Each laser diode 1 emits a beam from a spot approximately 1 μm in size, and this beam has a divergence angle (full-width at half-maximum) of approximately 20-40 degrees due to diffraction. The optical isolator 5 requires an optical transmission path length of approximately 1 mm. This means that since the optical isolator 5 is disposed between the laser diodes 1 and the optical waveguides 7, the laser diodes 1 are separated from the optical waveguides 7 by a distance at least equal to the optical transmission path length of the optical isolator 5 (i.e., approximately 1 mm). As a result, if it were not for the collimator lens 3 and the condenser lens 4, most of the light emitted from the laser diodes 1 would be diffused during its passage through the optical isolator 5 and would not be coupled to the optical waveguides 7, since the laser diodes 1 has a spot size of 1 μm and the optical waveguides 7 has a spot size of approximately 5 μm. In order to avoid this, the collimator lens 3 and the condenser lens 4 are provided to couple the light emitted from each laser diode 1 to the optical waveguides 7, resulting in decreased loss in the optical module.

Further, the optical isolator 5 prevents the light reflected from the optical waveguides 7 from returning to the laser diodes 1, which would otherwise result in increased width of the spectral lines in the laser diodes 1. This allows the optical module to provide high quality light output.

Further, the optical switch 8 is configured of a plurality of staged interferometers using the electro-optic effect of polymer waveguides and hence does not require a moving mechanical component such as an MEMS mirror, thus eliminating or minimizing the possibility of frequency noise or optical output noise being externally induced.

Further, since the optical switch 8 and the optical modulator 9 are both configured of interferometers of polymer material, they can be monolithically integrated together, resulting in decreased power loss and decreased cost of the optical module.

Further, the wavelength monitor for monitoring the wavelength of the light output from the optical switch 8 is monolithically integrated into the optical modulator 9. In this way the wavelength monitor does not require an additional expensive optical system (lenses, etc.), making it possible to reduce the size and cost of the optical module.

It should be noted that typical conventional optical modulators are made of semiconductor or lithium niobate. However, these materials have not been used to form wavelength monitors, since the refractive indices of the materials cannot be accurately controlled. Therefore, there have been no wavelength monitors which are integrated into an optical modulator. In the present embodiment, however, the wavelength monitor can be integrated into the optical modulator 9, since they are made of polymer material, whose refractive index can be accurately controlled.
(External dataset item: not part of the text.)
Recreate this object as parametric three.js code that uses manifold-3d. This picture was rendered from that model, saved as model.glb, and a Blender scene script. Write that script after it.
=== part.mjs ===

It should be noted that a wavelength monitor is essential to tunable optical sources for DWDM optical communication. In the present embodiment, the wavelength monitor is configured of the ring resonator 10 and hence does not use an expensive optical system such as an etalon or lens, resulting in reduced size and cost of the optical modulator. Further, since the ring resonator 10 is provided on the input side of the optical modulator 9, it is possible to accurately monitor the unmodulated light exiting the optical switch 8, which light has a narrow line width.

Further, the control unit 14 selectively turns on one of the laser diodes 1 and then controls the optical switch 8 to select the light emitted from that laser diode 1. This means that it is possible to accurately control the current of the 16 laser diodes 1 and control switching of the optical switch 8 (which is made up of a group of fifteen 1:2 interferometer optical switches) merely by using a 5-bit digital signal. Thus the control of the optical module is simplified, thereby facilitating the operation of the optical module and preventing its erroneous operation.
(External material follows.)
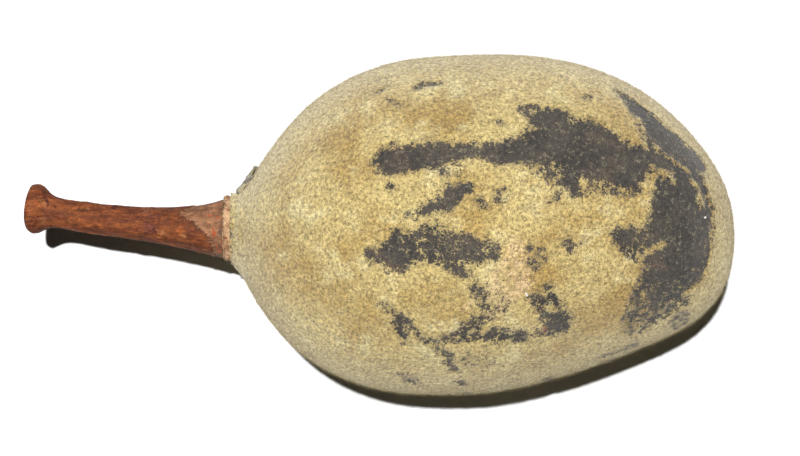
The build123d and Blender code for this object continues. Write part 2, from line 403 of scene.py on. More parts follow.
# %% Strokes on the top: from x, y to x, y, half widths, depth
DEEP = 8.0
top_strokes = [
    # the long band and its round end
    (4.0, 22.4, 21.5, 24.2, 5.3, 5.1, DEEP), (-1.4, 21.6, 3.0, 22.0, 1.2, 3.2, 0.4),
    (21.5, 24.0, 32.5, 26.2, 4.7, 2.6, DEEP), (32.5, 25.8, 42.9, 25.1, 2.3, 4.4, DEEP),
    (42.9, 25.1, 55.7, 27.2, 4.6, 5.8, DEEP), (23.0, 18.5, 28.0, 17.5, 1.2, 0.8, 0.3),
    # the big mass towards the tip
    (56.4, 36.8, 63.7, 37.8, 4.4, 4.2, DEEP), (50.0, 40.6, 56.0, 39.6, 1.3, 2.6, 0.6),
    (57.0, 28.6, 73.0, 27.0, 6.6, 11.4, DEEP), (73.0, 27.4, 86.5, 20.6, 11.4, 9.0, DEEP),
    (66.5, 17.0, 69.0, 12.0, 3.8, 2.2, DEEP), (63.0, 10.0, 60.0, 8.0, 0.9, 0.6, 0.2),
    (74.0, 12.4, 90.0, 12.6, 1.8, 2.4, 0.1), (56.0, 21.0, 62.0, 16.0, 2.8, 2.4, 0.1),
    (86.5, 21.4, 97.4, 23.5, 7.4, 4.4, DEEP), (95.0, 24.0, 106.0, 23.0, 4.2, 6.0, DEEP),
    # the band along the shoulder
    (85.2, 46.9, 92.2, 40.8, 1.2, 4.6, DEEP), (92.2, 40.8, 99.8, 31.2, 4.6, 9.2, DEEP),
    (99.8, 31.2, 106.5, 25.0, 9.0, 8.8, DEEP), (106.5, 25.0, 113.8, 22.4, 8.4, 5.0, DEEP),
    # the dark end
    (105.6, 21.0, 106.2, 5.6, 8.0, 12.0, DEEP), (106.2, 5.6, 105.0, -9.0, 12.0, 13.2, 3.0),
    (104.6, -9.0, 102.6, -18.2, 13.0, 11.6, 1.6), (102.0, -18.2, 98.6, -26.1, 11.2, 11.0, 0.45),
    (98.6, -26.1, 93.0, -33.0, 10.4, 7.6, -0.1), (111.5, 16.0, 113.4, 4.0, 6.0, 7.6, DEEP),
    (113.4, 4.0, 110.8, -16.1, 8.0, 7.0, 1.5), (98.3, -26.0, 91.3, -30.9, 5.0, 3.0, 0.1),
    (83.6, -3.4, 96.0, -4.6, 2.2, 4.8, 1.2), (84.0, -5.6, 90.0, -9.4, 2.0, 3.0, 0.8),
    (104.0, -24.5, 108.0, -35.1, 6.0, 3.0, -0.2), (80.0, -46.8, 90.0, -43.6, 1.0, 2.4, -0.2),
    # the slanted patch and its neighbours
    (30.8, 12.9, 25.6, 10.1, 2.4, 3.3, DEEP), (25.6, 10.1, 24.2, 6.0, 3.3, 2.4, DEEP),
    (24.0, 8.0, 16.2, 4.5, 2.4, 2.0, DEEP), (35.3, 8.6, 36.0, 7.8, 1.3, 1.3, 1.0),
    (42.5, 10.6, 43.0, 9.6, 1.5, 1.5, -0.1), (11.0, 3.4, 13.5, 2.2, 1.0, 0.8, 0.1),
    # the patch in the middle of the belly side
    (-1.6, -10.2, 5.4, -10.6, 2.4, 5.0, DEEP), (7.8, -3.2, 6.8, -11.8, 2.0, 4.8, DEEP),
    (8.2, -7.6, 22.1, -6.9, 5.0, 6.2, 0.8), (22.1, -7.6, 39.6, -9.2, 6.0, 3.4, 1.2),
    (25.5, -13.8, 31.2, -17.1, 2.6, 1.4, 1.0), (17.0, -1.8, 20.0, -1.6, 2.0, 2.0, 0.8),
    # the forked scratch and the wriggle
    (2.0, -27.8, 7.8, -32.6, 0.8, 1.6, 3.0), (8.2, -33.0, 9.2, -39.4, 2.2, 1.7, 3.0),
    (9.4, -33.2, 13.4, -37.3, 1.4, 0.8, 2.0), (13.4, -37.3, 18.0, -41.5, 0.4, 0.3, 0.2),
    (19.3, -40.8, 22.1, -44.1, 1.0, 1.1, 2.0), (22.1, -44.1, 25.3, -45.7, 1.1, 1.3, 2.0),
    (25.3, -45.7, 26.0, -48.8, 1.3, 1.3, 2.0), (26.0, -48.8, 27.6, -51.3, 1.3, 1.1, 2.0),
    (23.6, -40.0, 32.5, -37.3, 1.6, 3.6, 0.7), (32.5, -37.6, 35.6, -33.4, 3.4, 2.2, 0.8),
    (33.9, -21.8, 37.4, -27.8, 1.8, 1.6, 0.5), (37.4, -27.8, 39.6, -32.6, 1.5, 1.2, 0.4),
    (42.4, -27.2, 43.6, -28.2, 3.2, 2.6, -0.5), (41.6, -38.5, 50.6, -39.4, 3.6, 2.3, 1.6),
    (34.0, -46.8, 38.0, -47.9, 3.4, 2.6, -0.7),
    # the fork with two prongs
    (52.9, -25.2, 58.6, -31.6, 0.8, 1.2, 2.0), (55.0, -24.3, 57.7, -26.7, 1.2, 1.3, 2.0),
    (59.3, -21.4, 61.0, -25.6, 0.9, 1.2, 1.0), (61.0, -26.0, 66.0, -31.7, 1.3, 1.9, 2.0),
    (59.2, -32.4, 66.0, -32.6, 1.9, 2.4, 3.0), (61.6, -35.1, 64.6, -36.2, 3.6, 3.2, 3.0),
    (56.6, -37.3, 61.0, -38.1, 1.4, 1.7, 1.5), (56.8, -10.6, 54.4, -13.4, 1.9, 2.2, 0.0),
    (53.0, -8.0, 53.4, -8.6, 0.9, 0.7, 0.4),
    # small spots and faint dashes
    (65.7, -6.3, 67.6, -8.2, 1.2, 1.3, 1.0), (71.6, -6.0, 72.0, -6.4, 1.0, 0.9, 0.4),
    (0.0, 51.1, 4.3, 52.5, 0.3, 0.4, 0.3), (0.2, 46.8, 4.3, 48.9, 0.3, 0.3, 0.2),
    (13.3, 47.3, 15.2, 49.3, 0.8, 0.8, 0.6), (15.2, 49.3, 22.0, 50.2, 0.8, 0.8, 0.6),
    (4.2, 43.9, 8.5, 42.0, 0.4, 0.4, 0.0), (72.7, 44.4, 74.3, 45.2, 0.4, 0.4, 0.3),
    (9.1, -52.5, 12.6, -55.7, 0.3, 0.3, 0.2), (12.0, -52.5, 14.6, -56.1, 0.3, 0.3, 0.2),
    (30.0, -55.9, 30.6, -56.6, 1.2, 1.1, 0.6), (32.0, -60.2, 32.6, -60.6, 1.1, 1.0, 0.6),
    (61.0, -54.9, 62.4, -55.5, 1.6, 1.3, 0.6), (73.0, -52.5, 82.0, -48.7, 1.6, 1.4, 0.0),
    (43.0, 36.0, 45.0, 34.5, 0.7, 0.5, -0.2), (4.0, 14.0, 5.0, 13.0, 0.4, 0.4, -0.1),
]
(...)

Although the optical modulator 9 of the present embodiment is a 100 Gbps DP-QPSK modulator, it is to be understood that it is possible to use a modulator using a different modulation system or supporting a different bit rate, such as an on-off keying (OOK) modulator, a differential phase shift keying (DPSK) modulator, or a quadrature amplitude modulation (16QAM) modulator, while retaining the advantages described above.

Obviously many modifications and variations of the present invention are possible in the light of the above teachings. It is therefore to be understood that within the scope of the appended claims the invention may be practiced otherwise than as specifically described.

The entire disclosure of Japanese Patent Application No. 2013-046901, filed on Mar. 8, 2013. including specification, claims, drawings. and summary, on which the Convention priority of the present application is based, is incorporated herein by reference in its entirety.

Claims

1. An optical modulator comprising: a plurality of laser diodes disposed in parallel with each other, each laser diode having a different lasing wavelength;a plurality of optical waveguides having first and second ends and disposed in parallel with each other, with the first end of each optical waveguide facing the laser diodes, wherein light from the laser diodes exits from the second ends of the optical waveguides as light beams;an optical isolator inserted between the laser diodes and the optical waveguides and attenuating return light reflected from the optical waveguides toward the laser diodes;a lens focusing light emitted from the laser diodes onto the optical waveguides through the optical isolator;an optical switch selecting one of the light beams exiting the second ends of the optical waveguides and outputting the light beam selected; andan optical modulator modulating the light beam selected and output from the optical switch.

2. The optical modulator according to claim 1, wherein the optical switch includes a plurality of staged interferometers.

3. The optical modulator according to claim 1, wherein the optical switch and the optical modulator are monolithically integrated.

4. The optical modulator according to claim 1, further comprising a wavelength monitor for monitoring wavelength of the light beam output from the optical switch, wherein the wavelength monitor is monolithically integrated into the optical modulator.

5. The optical modulator according to claim 4, wherein the wavelength monitor includes a ring resonator inserted between the optical switch and the optical modulator.

6. The optical modulator according to claim 1, further comprising a control unit selectively turning on only one of the laser diodes and controlling the optical switch to select the light emitted from the laser diode that is turned on.